Happy Travel Tuesday everyone! I’m only a little tired after staying up well past my old-lady bedtime to watch the eclipse last night. I haven’t had a chance to really look at my photos from the event, so the jury’s still out on whether it was worth it. If nothing else, maybe I learned a few tricks for the next one (smile).
I think I’ve mentioned on here in passing that I’ll be meeting my two favorite guys (aka brother & dad) in Montana for a week long adventure in Yellowstone National Park. It’s finally getting close enough that I can allow myself to get excited (smile), and full planning mode has been activated. I love parks – local, state, and national – I believe they are all a treasure to society. So I thought it would be fun to focus a few Tuesdays on those national parks that I’ve been lucky enough to visit so far. First up – and in keeping with my accidental Arizona April theme (like that alliteration there?) – Saguaro National Park.
Saguaro National Park is located in Tucson, Arizona and is actually divided into two sections – east and west of the actual City of Tucson. The park as a whole hosts over 1.6 million individual saguaro cacti on just over 91,000 acres of land. Officially established as a National Park in 1994, the park receives approximately 800,000 visitors each year.
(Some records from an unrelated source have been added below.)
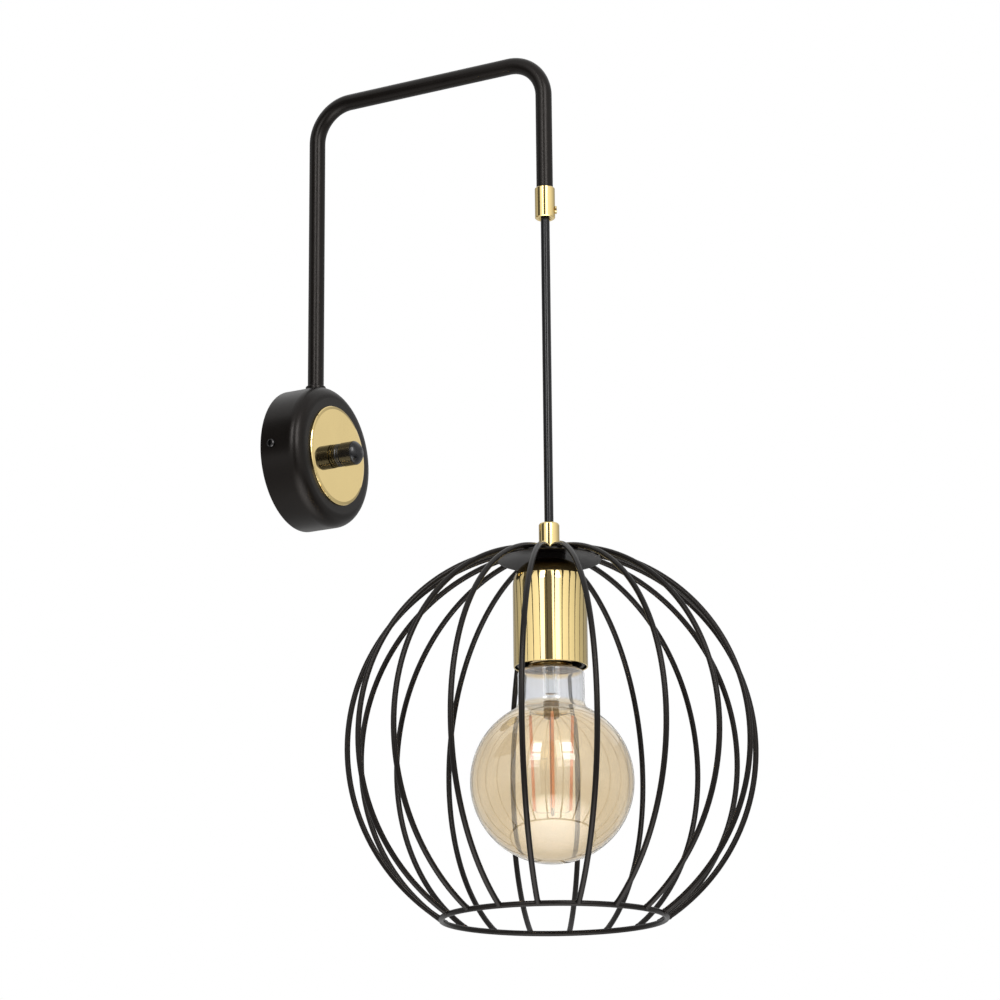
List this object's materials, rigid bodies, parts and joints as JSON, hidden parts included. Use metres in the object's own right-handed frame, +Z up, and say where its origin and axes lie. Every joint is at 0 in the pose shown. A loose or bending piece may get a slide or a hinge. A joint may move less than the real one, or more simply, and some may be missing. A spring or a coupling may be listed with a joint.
{
  "type": "cage wall light",
  "caption": "Wall light with a round base and rotary switch, a bent tube arm, and a ball-shaped wire cage pendant with a brass lamp cup hanging on its cable.",
  "frame": {"origin": "centre of the round wall base, on the wall's face", "axes": "+Y points into the wall and -Y out into the room, +Z is up, and +X is to the right for someone who faces the wall. The arm and the cable lie in the plane X = 0."},
  "size_m": [0.24, 0.2932, 0.535],
  "materials": {
    "black_paint": "fine satin black powder coat",
    "brass": "polished and lacquered",
    "contact_brass": "plain stamped sheet",
    "zinc": "zinc plated",
    "black_screw": "black oxide",
    "knob": "gloss black",
    "black_plastic": "moulded",
    "white_plastic": "moulded",
    "cable": "smooth black sheath",
    "leads": "blue and brown insulation",
    "bulb_cap_metal": "nickel plated",
    "bulb_black": "black glass insulator",
    "amber_glass": "amber tinted, clear",
    "clear_glass": "clear",
    "light_strip": "orange coating"
  },
  "bodies": {
    "wall_part": {"wall_bracket": "zinc", "base_shell": "black_paint", "side_screws": "black_screw", "earth_screw": "brass", "terminal_block": "white_plastic", "terminal_screws": "zinc", "block_screw": "zinc", "base_leads": "leads", "brass_disc": "brass", "ring_nut": "knob", "switch_body": "black_plastic", "arm_tube": "black_paint", "arm_flange": "black_paint", "arm_nut": "zinc", "arm_cable": "cable", "arm_collar": "brass", "collar_screw": "brass"},
    "knob": {"switch_knob": "knob", "switch_spindle": "zinc"},
    "cable_top": {"cable_bend": "cable"},
    "cable": {"pendant_cable": "cable"},
    "cage": {"ferrule": "brass", "ferrule_screw": "brass", "threaded_nipple": "zinc", "cage_plate": "black_paint", "cage_wires": "black_paint", "cage_ring": "black_paint", "plate_spacer": "black_paint", "lamp_cup": "brass", "cup_nut": "zinc", "holder_cap": "black_plastic", "holder_body": "black_plastic", "holder_insert": "white_plastic", "screw_shell": "contact_brass", "centre_contact": "contact_brass", "contact_screws": "zinc", "holder_leads": "leads"},
    "bulb_thread": {"bulb_tip": "bulb_cap_metal"},
    "bulb": {"bulb_insulator": "bulb_black", "bulb_cap": "bulb_cap_metal", "bulb_glass": "amber_glass", "bulb_stem": "clear_glass", "strip_wires": "zinc", "light_strips": "light_strip"}
  },
  "joints": [
    {"name": "knob_turn", "type": "hinge", "parent": "wall_part", "child": "knob", "pos_m": [0, -0.0325, 0], "axis": [0, -1, 0], "continuous": true},
    {"name": "swing_out", "type": "hinge", "parent": "wall_part", "child": "cable_top", "pos_m": [0, -0.175, 0.128], "axis": [1, 0, 0], "range_deg": [-25, 9]},
    {"name": "swing_side", "type": "hinge", "parent": "cable_top", "child": "cable", "pos_m": [0, -0.175, 0.128], "axis": [0, 1, 0], "range_deg": [-25, 25]},
    {"name": "cage_twist", "type": "hinge", "parent": "cable", "child": "cage", "pos_m": [0, -0.175, -0.063], "axis": [0, 0, 1], "range_deg": [-45, 45], "stiffness_Nm_per_rad": 0.01},
    {"name": "bulb_travel", "type": "slide", "parent": "cage", "child": "bulb_thread", "axis": [0, 0, -1], "range_m": [0, 0.01089]},
    {"name": "bulb_turn", "type": "hinge", "parent": "bulb_thread", "child": "bulb", "pos_m": [0, -0.175, -0.1227], "axis": [0, 0, -1], "range_deg": [0, 1080]}
  ],
  "couplings": [
    {"joint": "bulb_travel", "follows": "bulb_turn", "m_per_rad": 0.00057773}
  ]
}
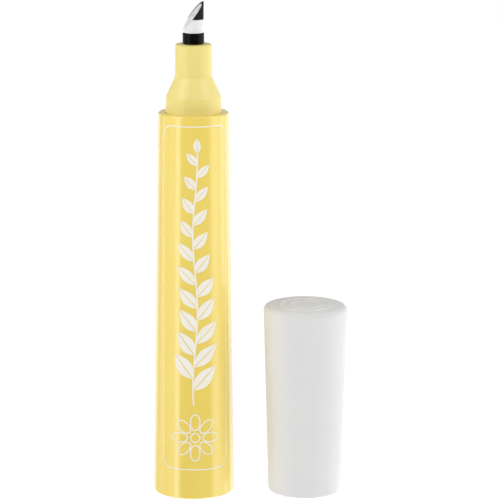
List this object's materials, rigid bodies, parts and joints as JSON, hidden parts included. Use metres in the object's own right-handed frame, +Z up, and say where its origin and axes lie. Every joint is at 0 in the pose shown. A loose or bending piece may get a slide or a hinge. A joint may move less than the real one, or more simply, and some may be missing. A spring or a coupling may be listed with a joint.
{
  "type": "cuticle remover pen",
  "caption": "Tapered applicator pen with a slanted fibre nib, shown open, and its tapered cap standing mouth down beside it.",
  "frame": {"origin": "centre of the pen's flat base, on the surface that the pen and the cap stand on", "axes": "+Z up along the pen's axis towards the nib, +X from the pen to the cap that stands beside it, and the picture looks along +Y"},
  "size_m": [0.0431, 0.0186, 0.1096],
  "materials": {
    "barrel_plastic": "soft gloss yellow, printed with a thin white outline and leaf ornament",
    "plug_plastic": "satin yellow",
    "nose_plastic": "paler yellow, soft gloss",
    "collar_plastic": "satin black",
    "nib_plastic": "milky white",
    "pusher_rubber": "soft black",
    "nib_fibre": "dense pressed white fibre",
    "reservoir_fibre": "bundled white fibre",
    "wrap_film": "thin clear film",
    "cap_plastic": "very pale grey, satin",
    "sleeve_plastic": "natural white"
  },
  "bodies": {
    "pen": {"barrel": "barrel_plastic", "end_plug": "plug_plastic", "nose_section": "nose_plastic", "nib_collar": "collar_plastic", "nib_body": "nib_plastic", "pusher_edge": "pusher_rubber", "felt_core": "nib_fibre", "fibre_reservoir": "reservoir_fibre", "reservoir_wrap": "wrap_film"},
    "cap": {"cap_shell": "cap_plastic", "inner_cap": "sleeve_plastic"}
  },
  "joints": [
    {"name": "cap_lift", "type": "slide", "parent": "pen", "child": "cap", "axis": [0, 0, 1], "range_m": [0, 0.115]}
  ]
}
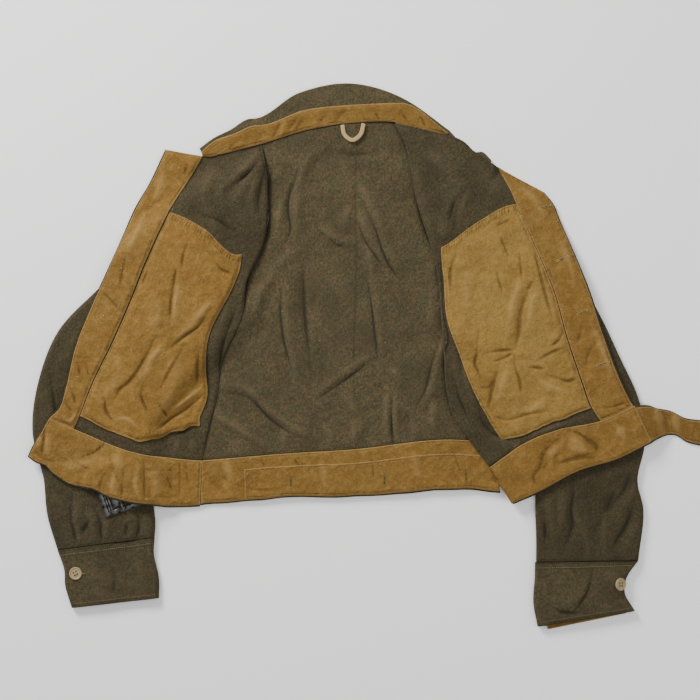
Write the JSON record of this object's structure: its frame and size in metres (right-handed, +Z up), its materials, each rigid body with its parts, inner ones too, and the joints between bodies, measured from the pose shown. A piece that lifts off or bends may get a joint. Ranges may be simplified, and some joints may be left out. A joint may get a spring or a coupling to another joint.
{
  "type": "battledress jacket",
  "caption": "Short wool serge battledress jacket laid open on its outside, drill facings and inner pockets showing, with a waist strap, a buckle and buttoned cuffs.",
  "frame": {"origin": "middle of the outline in plan, on the surface that the jacket lies on", "axes": "+X towards the waist strap on the wearer's left side, +Y towards the collar, +Z up out of the surface"},
  "size_m": [1.0382, 0.7629, 0.0199],
  "materials": {
    "serge": "napped wool serge, khaki brown",
    "drill": "worn cotton drill, ochre",
    "tape": "woven cotton tape",
    "button": "four-hole button, pale brown",
    "steel": "dull steel"
  },
  "bodies": {
    "root": {"back": "serge", "right_front": "serge", "left_front": "serge", "right_sleeve": "serge", "left_sleeve": "serge", "right_cuff": "serge", "left_cuff": "serge", "collar": "serge", "back_waistband": "serge", "right_waistband": "serge", "left_waistband": "serge", "waist_strap": "serge", "buckle_tab": "serge", "collar_band": "drill", "right_facing": "drill", "left_facing": "drill", "right_pocket": "drill", "left_pocket": "drill", "back_waistband_lining": "drill", "right_waistband_lining": "drill", "left_waistband_lining": "drill", "buttonhole_strip": "drill", "waist_strap_lining": "drill", "left_cuff_lining": "drill", "hanger_loop": "tape", "right_cuff_button": "button", "left_cuff_button": "button", "buckle": "steel", "buckle_prong": "steel"}
  },
  "joints": []
}
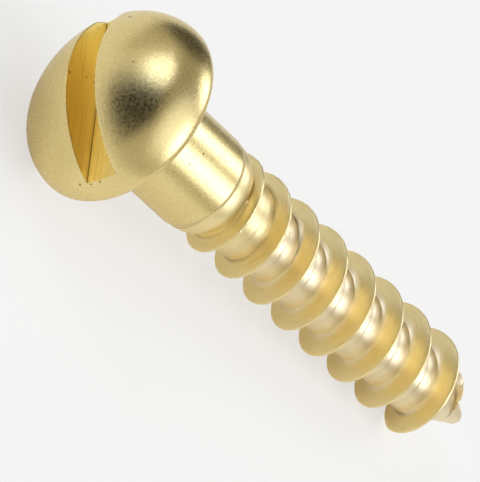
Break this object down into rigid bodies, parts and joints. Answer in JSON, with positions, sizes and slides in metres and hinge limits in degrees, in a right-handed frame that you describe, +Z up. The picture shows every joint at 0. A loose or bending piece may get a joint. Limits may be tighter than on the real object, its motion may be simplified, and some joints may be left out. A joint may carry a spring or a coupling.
{
  "type": "round head wood screw",
  "caption": "Solid brass wood screw with a domed slotted head, a plain shank, a coarse right-hand thread and a gimlet point.",
  "frame": {"origin": "centre of the bounding box, on the floor that the screw lies on: it rests on the rim of its head and on a thread crest near the point", "axes": "+X runs along the screw from head to point, which leans 5.9 degrees down, +Y runs along the drive slot, +Z is up"},
  "size_m": [0.024, 0.0076, 0.0077],
  "materials": {
    "brass": "satin, tumbled"
  },
  "bodies": {
    "root": {"wood_screw": "brass"}
  },
  "joints": []
}
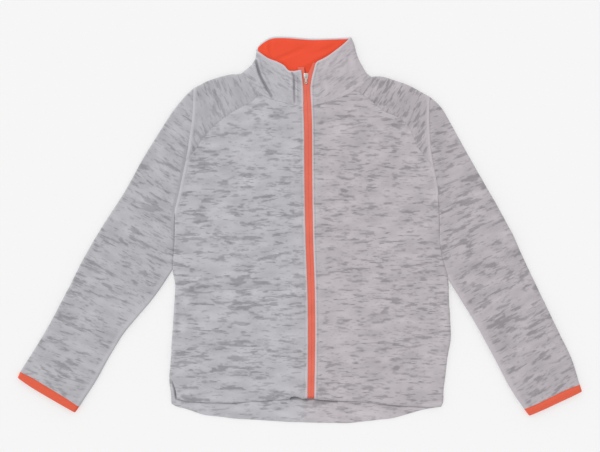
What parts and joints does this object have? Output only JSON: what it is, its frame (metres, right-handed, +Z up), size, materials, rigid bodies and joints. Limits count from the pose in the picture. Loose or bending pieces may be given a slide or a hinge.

You can drive through the park, hike one of the numerous trails, or even pitch a tent for a few days if you’re so inclined – just watch out for the spines! The Sonoran Desert boasts one of the largest varieties of life, both in animals and plants, yet it is also one of the hottest and driest regions on the continent. Temperatures in the summer often (okay, almost always) climb well over 100 degrees and less than 12 inches of rain fall in a typical year. The fact that so many plants and animals have adapted to thrive in such an environment is absolutely amazing to me!
As the name implies, the park protects the great Saguaro Cactus. I wrote a post about those spiny giants the other day, which you can read [here] for more information. On the west side, you can also stop in and visit the Arizona-Sonora Desert Museum. This place is more like a living museum and has many hands on activities for those interested. I highly recommend a stop in if you’re in the area – it’s well worth the time!
Visiting the Park:
The Tucson Mountain District (west park) is open to vehicles from sunrise to sunset daily. The Rincon Mountain District (east park) opens the gates to vehicles at 7:00am and closes at sunset. As I mentioned before, the two portions of the park are separated by the City of Tucson. It can take 30-45 minutes to drive between the two portions. You only need to pay the entrance fee once, however, as the pass is good at both locations.
The entrance fee to the park is $10 for a vehicle and is good for 7 days. If you’re biking, it’s $5 per person.
There are visitor centers at either location and both also offer various guided tours to the public.
Words of Wisdom:
Water! As always, take so much more water than you possibly think you could need. If you exit your vehicle and take more than a few steps away, take that water bottle with you! I know it seems extreme, but it’s quite an easy place to become disoriented in certain areas.
Dress appropriately! Yes, it is sometimes incredibly hot. However, should you get lost or be out for an extended hike, longer clothing will keep you alive for well…longer. At a minimum, bring along a light button up shirt that you can wear over tank tops, etc. Also, depending on the time of the year, the temperature in the desert can plummet right along with the sun. It’s always best to be over prepared.
Sunscreen! It’s sunny out in the desert (go figure), so make sure you have plenty of sunscreen. If you’re out and about in the park, make sure you take it with you for re-application.
Watch out for the wildlife! In addition to rattlesnakes, there are also these lovely creatures called Gila Monsters. Sure they look like cute little lizards, but they are actually quite poisonous. There are also a number of large spiders down in the Sonoran Desert.
Watch out for the plants! These guys haven’t survived this long in the desert without some pretty good defense mechanisms. In my experience, I’ve always found it better to just assume everything can and will bite back.
Watch out or the people! Although the area is generally quite safe, there is a bit of an issue with the border being relatively nearby. If you see anything suspicious, do not investigate. Generally no one will bother you if you don’t bother them (much like the animals and the plants – smile).